YR : Avant tout le texte. Les mots sont prioritaires sur la basse. Nous devons absolument coller au texte pour accompagner un chanteur, notre réalisation doit être quasi-rhétorique.

JCH : Quelle est votre position face aux problèmes posés par les partitions de Monteverdi: le diapason, l’instrumentation, l’ornementation et les lacunes des manuscrits ?

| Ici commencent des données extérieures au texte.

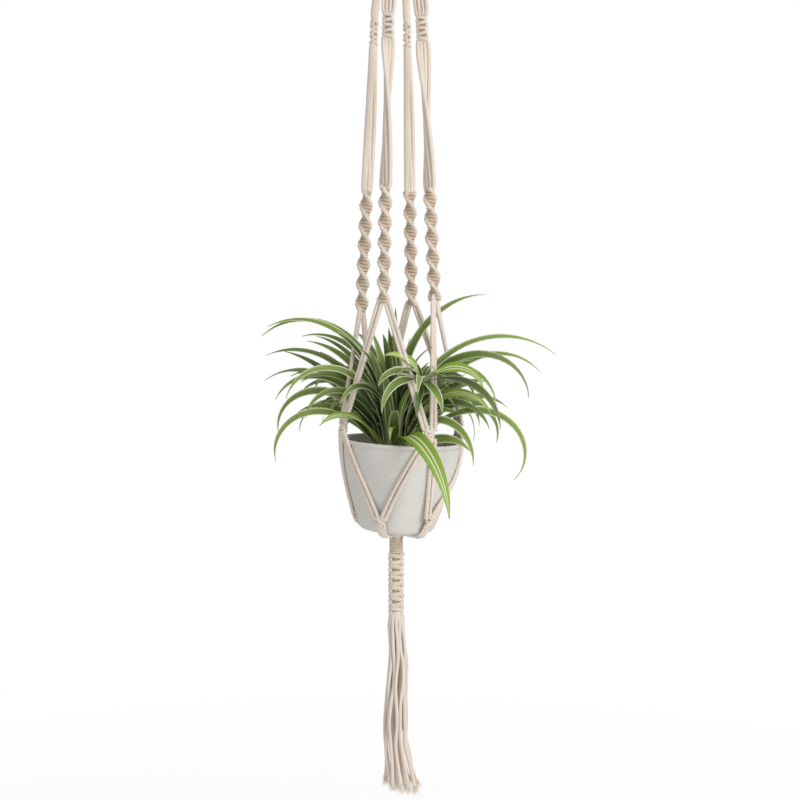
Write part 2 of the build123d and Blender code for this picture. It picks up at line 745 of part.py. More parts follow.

YR : Je suis adepte d’un diapason haut, la = 466Hz. Les ténors sont alors de vrais ténors, les basses sont moins « à la cave » et les sopranos ne souffrent plus dans d’éternelles parties trop médium. Pour l’instrumentation les possibilités sont multiples mais le budget est souvent un problème. Je rêve de donner un jour un opéra de Monteverdi avec un vrai « orchestre de continuo » : plusieurs claviers, multiplication des luths, harpes, lyrones, violes, mais cela coûterait trop cher. L’ornementation est uniquement une question de travail et de pratique. Les premiers chanteurs des Arts Florissants, Mellon, Visse, Feldman, Laurens étaient arrivés après des années de travail à vraiment intégrer toutes ces règles. Un interprète doit aujourd’hui savoir se plonger dans les traités mais aussi les intégrer suffisamment pour s’en détacher. Le grand récit d’Orfeo est un très bon exemple. Monteverdi a fait graver deux parties : « sa » proposition de double d’ornementation qui est bien sûr excellente, et une partie simple pour laisser à l’interprète la possibilité d’inventer son propre double. De nos jours aucun chanteur n’ose prendre cette liberté. Pour les lacunes des partitions, jouer Monteverdi comme il nous est parvenu paraîtrait pour sûr indigeste pour le spectateur actuel, il faut donc ajouter des ritournelles.